Time works different at The Record. There’s a phrase you hear often at places of employment, so often that it has become cliché; you hear it all the time, and you’ve probably even said it yourself: We’re like a family. As cliché as it is, I have to say it now, because at The Record, we really were a family. Holidays, birthdays, marriages, deaths, births—we were in it together. My son spent the first two years of his life in the advertising office with me, cooing and crying and laughing from his place beside my chair.

We didn’t have parents in this family, I don’t think. We had older sisters: Mary Smithee, Cathy Ricketts, and Laurie Ezzell Brown.

Mary was the cool sister who would take you out dancing, give you your first sip of beer, and if she was feeling feisty, maybe even explain to you how to get a bra strap loose. All of this metaphorical, mind you. Nobody at The Record was experiencing their first sip of beer, not for a long time. The business of newspapering—even a small local paper—demands that hard liquor be consumed every so often, if for no other reason than to preserve perspective and sanity.

Cathy was the responsible sister, checking to make sure the homework was done, the laundry clean, the dishes washed and dried. She was a calming presence in the office, keeping tempers down and spirits up; keeping the household running, if not always smoothly, at least still running.

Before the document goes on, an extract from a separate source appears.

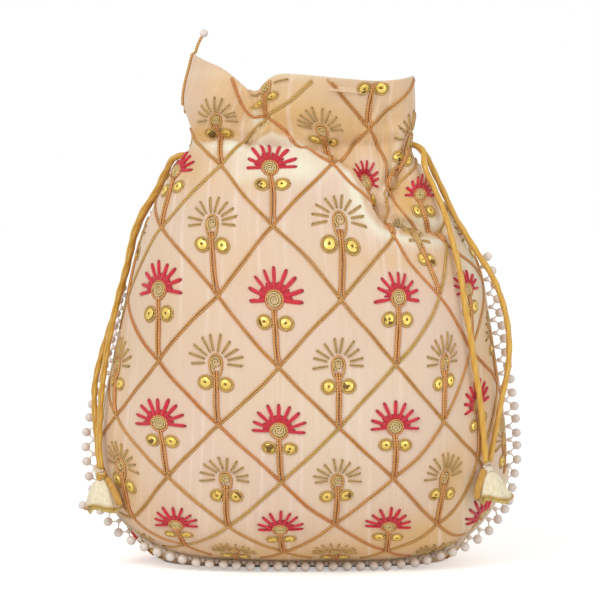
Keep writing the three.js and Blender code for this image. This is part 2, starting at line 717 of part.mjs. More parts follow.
function onPanel(side, { turn, level }, height) {
  const grid = SKINS[side];
  const column = Math.min(COLUMNS - 1e-6, Math.max(0, ((turn + 90) * COLUMNS) / 180));
  const j = Math.floor(column);
  let i = PANEL_LEVELS.findIndex((l) => l > level) - 1;
  if (i < 0) i = level > 1 ? PANEL_LEVELS.length - 2 : 0;
  const u = column - j;
  const v = Math.min(1, Math.max(0, (level - PANEL_LEVELS[i]) / (PANEL_LEVELS[i + 1] - PANEL_LEVELS[i])));
  const [a, b, c, d] = [grid[i][j], grid[i][j + 1], grid[i + 1][j + 1], grid[i + 1][j]];
  const point = a.clone();
  const add = (from, to, amount) => point.addScaledVector(to.clone().sub(from), amount);
  if ((i + j) % 2 === 0) {
    if (u > v) add(a, b, u).addScaledVector(c.clone().sub(b), v);
    else add(a, d, v).addScaledVector(c.clone().sub(d), u);
  } else if (u + v < 1) add(a, b, u).addScaledVector(d.clone().sub(a), v);
  else point.copy(c).addScaledVector(d.clone().sub(c), 1 - u).addScaledVector(b.clone().sub(c), 1 - v);
  return point.addScaledVector(clothNormal(side, Math.max(-88, Math.min(88, turn)), level), height);
}

// Embroidery in relief
const ROWS_UP = 9;
const COLUMNS_OUT = 4;
const LAID = 0.6;
const ZARI = { width: 1.8, height: 0.8, steps: { front: 3, back: 2 } };
const STEM = { width: 2.6, height: 0.95, from: 3.2 };
const HUB = { radius: 4.2, height: 1.1 };
const SEQUIN = { radius: 3.1, height: 0.7, across: 3.8, below: 10 };
const FAN = { petals: 9, spread: 190, root: 5.1, notch: 6.6, ridge: 6, tip: 12.2, height: 1 };

// A solid laid on the cloth from points (s, t, height above it), with its upper and
// lower faces
function laidSolid(side, points, upper, lower) {
  const spots = points.map(([s, t]) => place(side, s, t));
  if (spots.includes(null)) return null;
  const corners = spots.map((spot, i) => onPanel(side, spot, LAID + points[i][2]));
  const isLeft = ([a, b, c]) => {
    const [p, q, r] = [points[a], points[b], points[c]];
    return (q[0] - p[0]) * (r[1] - p[1]) - (q[1] - p[1]) * (r[0] - p[0]) > 0;
  };
  const turned = (face, up) => (isLeft(face) === (up === (side === 'front')) ? face : [...face].reverse());
  const faces = [...upper.map((face) => turned(face, true)), ...lower.map((face) => turned(face, false))];
  return solidOf(closed(faces.flat().map((i) => corners[i])));
}

function ribbonSolid(side, spots, { width, height }) {
  const middle = spots.map((spot) => onPanel(side, spot, LAID));
  const rows = middle.map((point, i) => {
    const normal = clothNormal(side, spots[i].turn, spots[i].level);
    const along = middle[Math.min(i + 1, middle.length - 1)].clone().sub(middle[Math.max(i - 1, 0)]);
    const across = along.cross(normal).setLength(width / 2);
    return [point.clone().sub(across), point.clone().addScaledVector(normal, height), point.clone().add(across)];
  });
  const faces = [];
  for (let i = 0; i + 1 < rows.length; i += 1) {
    for (let j = 0; j < 3; j += 1) {
      const [a, b] = [rows[i][j], rows[i][(j + 1) % 3]];
      const [c, d] = [rows[i + 1][(j + 1) % 3], rows[i + 1][j]];
      faces.push(a, b, c, a, c, d);
    }
  }
  faces.push(...[...rows[0]].reverse(), ...rows.at(-1));
  return solidOf(closed(faces));
}

// A disc of six sides with a raised middle
function discSolid(side, s, t, { radius, height }) {
  const rim = Array.from({ length: 6 }, (_, i) => {
    const angle = (Math.PI * (2 * i + 1)) / 6;
    return [s + radius * Math.cos(angle), t + radius * Math.sin(angle), 0];
  });
  const upper = rim.map((_, i) => [6, i, (i + 1) % 6]);
  const lower = [1, 2, 3, 4].map((i) => [0, i, i + 1]);
  return laidSolid(side, [...rim, [s, t, height]], upper, lower);
}

// A fan of petals, each a ridge that falls to its tip, round a hub or open at the root
function fanSolid(side, s, t, withHub) {
  const { petals, spread, root, notch, ridge, tip, height } = FAN;
  const at = (radius, degrees, lift) => {
    const angle = THREE.MathUtils.degToRad(degrees);
    return [s + radius * Math.cos(angle), t + radius * Math.sin(angle), lift];
  };
  const start = 90 - spread / 2;
  const wide = spread / petals;
  const outline = [at(withHub ? HUB.radius : root, start, 0)];
  const ridges = [];
  for (let i = 0; i < petals; i += 1) {
    outline.push(at(tip, start + wide * (i + 0.5), 0));
    ridges.push(at(ridge, start + wide * (i + 0.5), height));
    outline.push(at(notch, start + wide * (i + 1), 0));
  }
  outline[outline.length - 1] = at(withHub ? HUB.radius : root, start + spread, 0);
  const lowest = outline.length - 1;
  const spans = withHub ? 4 : (petals - 1) / 2;
  for (let i = 1; i < spans; i += 1) {
    if (withHub) outline.push(at(HUB.radius, start + spread + ((360 - spread) * i) / spans, 0));
    else outline.push(at(root, start + (spread * (spans - i)) / spans, 0));
  }
  const count = outline.length;
  const points = [...outline, ...ridges];
  const upper = [];
  for (let i = 0; i < petals; i += 1) {
    upper.push([count + i, 2 * i, 2 * i + 1], [count + i, 2 * i + 1, 2 * i + 2]);
    if (i + 1 < petals) upper.push([count + i, 2 * i + 2, count + i + 1]);
  }
  if (withHub) {
    const centre = points.push([s, t, HUB.height]) - 1;
    const ring = [...ridges.map((_, i) => count + i), lowest, lowest + 1, lowest + 2, lowest + 3, 0];
    ring.forEach((corner, i) => upper.push([centre, corner, ring[(i + 1) % ring.length]]));
  } else {
    const roots = Array.from({ length: spans + 1 }, (_, i) => (count - i) % count);
    for (let i = 0; i < spans; i += 1) {
      const k = count + 2 * i;
      upper.push([roots[i], k, k + 1], [roots[i], k + 1, roots[i + 1]], [roots[i + 1], k + 1, k + 2]);
    }
  }
  const flat = outline.map(([x, y]) => new THREE.Vector2(x, y));
  return laidSolid(side, points, upper, THREE.ShapeUtils.triangulateShape(flat, []));
}

// The lines of the lattice: each runs up the cloth, leaning one way
function latticeSolids(side) {
  const solids = [];
  const reach = ROWS_UP + COLUMNS_OUT;
  for (const lean of [1, -1]) {
    for (let line = -reach; line <= reach; line += 1) {
      let run = [];
      const close = () => {
        if (run.length > 2) solids.push(ribbonSolid(side, run, ZARI));
        run = [];
      };
      for (let step = 0; step <= ROWS_UP * ZARI.steps[side]; step += 1) {
        const row = step / ZARI.steps[side];
        const column = 2 * line - 0.5 + lean * row;
        const spot = place(side, column * HALF_PITCH, FIRST_ROW + row * ROW_PITCH);
        if (spot) run.push(spot);
        else close();
      }
      close();
    }
  }
  return solids;
}

// What of a solid is clear of the panel under it
function clearOf(swollen, solid) {
  return solid.subtract(swollen).decompose().reduce((a, b) => (b.volume() > a.volume() ? b : a));
}

function embroider(side) {
  const swollen = solidOf(panelGeometry(side, 0.7 * GAP, SILK));
  const gold = latticeSolids(side);
  const red = [];
  for (let row = 0; row <= ROWS_UP; row += 1) {
    for (let column = -COLUMNS_OUT; column < COLUMNS_OUT; column += 1) {
      if ((row + column) % 2 === 0) {
        const s = (column + 0.5) * HALF_PITCH;
        const t = FIRST_ROW + row * ROW_PITCH;
        const isRed = column % 2 !== 0;
        const fan = fanSolid(side, s, t, !isRed);
        const foot = [0, 1, 2, 3].map((i) => place(side, s, t - ROW_PITCH + (i / 3) * (ROW_PITCH - STEM.from)));
        const stem = foot.filter((spot) => spot !== null);
        if (fan && stem.length > 1) {
          gold.push(ribbonSolid(side, stem, STEM), isRed ? discSolid(side, s, t, HUB) : fan);
          for (const hand of side === 'front' ? [-1, 1] : []) {
            gold.push(discSolid(side, s + hand * SEQUIN.across, t - SEQUIN.below, SEQUIN));
          }
          if (isRed) red.push([`red_fan_${side}_${row}_${column + COLUMNS_OUT}`, fan]);
        }
      }
    }
  }
  const zari = wasm.Manifold.union(gold.filter((solid) => solid !== null));
  addMesh(`zari_${side}`, geometryOf(clearOf(swollen, zari)), materials.zari);
  red.forEach(([name, solid]) => addMesh(name, geometryOf(clearOf(swollen, solid)), materials.red));
}

embroider('front');
embroider('back');

export default part;
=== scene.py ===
"""A potli: a stuffed drawstring pouch of cream raw silk, embroidered, edged with pearl lace."""
import math

import bmesh
import bpy
import numpy as np
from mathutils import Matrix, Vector


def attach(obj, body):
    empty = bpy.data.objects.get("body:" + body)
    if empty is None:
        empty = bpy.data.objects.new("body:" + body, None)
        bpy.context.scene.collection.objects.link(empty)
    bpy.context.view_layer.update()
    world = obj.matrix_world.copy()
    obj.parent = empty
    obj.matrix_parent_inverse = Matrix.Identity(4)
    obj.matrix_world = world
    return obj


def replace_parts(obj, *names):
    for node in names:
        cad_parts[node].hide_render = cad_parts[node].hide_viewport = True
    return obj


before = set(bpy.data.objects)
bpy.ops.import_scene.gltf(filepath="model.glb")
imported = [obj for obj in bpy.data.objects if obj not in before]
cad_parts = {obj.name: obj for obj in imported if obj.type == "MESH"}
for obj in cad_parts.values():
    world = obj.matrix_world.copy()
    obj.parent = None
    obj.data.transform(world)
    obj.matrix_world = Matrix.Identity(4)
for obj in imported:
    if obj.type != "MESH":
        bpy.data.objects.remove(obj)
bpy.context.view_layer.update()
MM = 0.001
FORWARD = 2.95  # the pouch's own centre line stands this far behind the origin, in mm

# Camera, a little above the level of the pouch's middle
camera_data = bpy.data.cameras.new("camera")
camera = bpy.data.objects.new("camera", camera_data)
bpy.context.scene.collection.objects.link(camera)
bpy.context.scene.camera = camera
AIM = Vector((-0.0008, 0.0, 0.1112))
DISTANCE = 1.2
ELEVATION = math.radians(4)
WIDE = 0.252  # how much of the scene the picture spans at that distance
SENSOR = 36
camera_data.sensor_width = SENSOR
camera_data.lens = SENSOR * DISTANCE / WIDE
camera.location = AIM + DISTANCE * Vector((0, -math.cos(ELEVATION), math.sin(ELEVATION)))
camera.rotation_euler = (math.pi / 2 - ELEVATION, 0, 0)

# Finishes
FULL_TURN = 6.2832


def paint(red, green, blue):
    """A colour as a swatch book gives it, in the shader's own terms."""
    linear = [c / 255 / 12.92 if c <= 10 else ((c / 255 + 0.055) / 1.055) ** 2.4 for c in (red, green, blue)]
    return (*linear, 1.0)


class Wire:
    """A number that runs between shader nodes and takes part in plain sums."""

    def __init__(self, finish, socket):
        self.finish, self.socket = finish, socket

    def sum(self, operation, *values):
        node = self.finish.add("ShaderNodeMath", {"operation": operation}, dict(enumerate(values)))
        return Wire(self.finish, node.outputs[0])

    def __add__(self, other): return self.sum("ADD", self, other)
    def __radd__(self, other): return self.sum("ADD", other, self)
    def __sub__(self, other): return self.sum("SUBTRACT", self, other)
    def __rsub__(self, other): return self.sum("SUBTRACT", other, self)
    def __mul__(self, other): return self.sum("MULTIPLY", self, other)
    def __rmul__(self, other): return self.sum("MULTIPLY", other, self)
    def sine(self): return self.sum("SINE", self)

    def clipped(self, low=0.0, high=1.0):
        return self.sum("MINIMUM", self.sum("MAXIMUM", self, low), high)


def add_node(tree, kind, settings=None, sockets=None):
    """A shader node of a kind, with its settings and then the values or links of its sockets."""
    node = tree.nodes.new(kind)
    for key, value in (settings or {}).items():
        setattr(node, key, value)
    for key, value in (sockets or {}).items():
        source = value.socket if isinstance(value, Wire) else value
        if isinstance(source, bpy.types.NodeSocket):
            tree.links.new(source, node.inputs[key])
        else:
            node.inputs[key].default_value = source
    return node


class Finish:
    """One material and its nodes."""

    def __init__(self, name, **constants):
        self.material = bpy.data.materials.new(name)
        self.material.use_nodes = True
        self.tree = self.material.node_tree
        self.skin = self.tree.nodes["Principled BSDF"]
        for key, value in constants.items():
            self.skin.inputs[key.replace("_", " ").title().replace("Ior", "IOR")].default_value = value

    def add(self, kind, settings=None, sockets=None):
        return add_node(self.tree, kind, settings, sockets)

    def wire(self, socket):
        return Wire(self, socket)

    def place(self):
        """Where on the piece, in metres."""
        return self.add("ShaderNodeTexCoord").outputs["Object"]

    def laid(self):
        """Where on the cloth or along the thread, in metres: its UV map."""
        return self.add("ShaderNodeTexCoord").outputs["UV"]

    def tone(self, name="tone"):
        return self.wire(self.add("ShaderNodeAttribute", {"attribute_name": name}).outputs["Fac"])

    def noise(self, where, scale, detail=2.0, rough=0.5, stretch=None):
        if stretch:
            where = self.add("ShaderNodeMapping", None, {"Vector": where, "Scale": stretch}).outputs[0]
        sockets = {"Vector": where, "Scale": scale, "Detail": detail, "Roughness": rough}
        return self.wire(self.add("ShaderNodeTexNoise", None, sockets).outputs["Fac"])

    def split(self, vector):
        node = self.add("ShaderNodeSeparateXYZ", None, {0: vector})
        return [self.wire(out) for out in node.outputs]

    def blend(self, amount, first, second):
        """The first colour, and the second where the amount is 1."""
        node = self.add("ShaderNodeMix", {"data_type": "RGBA"}, {0: amount, 6: first, 7: second})
        return node.outputs[2]

    def bump(self, height, depth, strength=1.0):
        node = self.add("ShaderNodeBump", None, {"Height": height, "Distance": depth, "Strength": strength})
        self.tree.links.new(node.outputs[0], self.skin.inputs["Normal"])

    def feed(self, **wires):
        for key, value in wires.items():
            socket = value.socket if isinstance(value, Wire) else value
            self.tree.links.new(socket, self.skin.inputs[key.replace("_", " ").title()])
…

And Laurie? Laurie was the wise sister, the one you could sit out under the stars with, wonder about life with, discuss the future with, form dreams with. She had experience, she had knowledge, and she had wisdom. She was also the sister that would tell you to shut up and get out of her room.

Depending on the time, of course. That’s not to say these were the sole qualities of these women. Each of them had wisdom, had patience, had fun. But if you wanted to make a sitcom, those would be the base personalities, in my opinion.

The rest of us were...what? Maybe foster kids, coming in, going out, but still family. Always family. Despite the occasional tension, the occasional arguing, and the occasional knife fights, I loved them all, and continue to love them. And they love me.

That’s a forever thing, no matter how time works.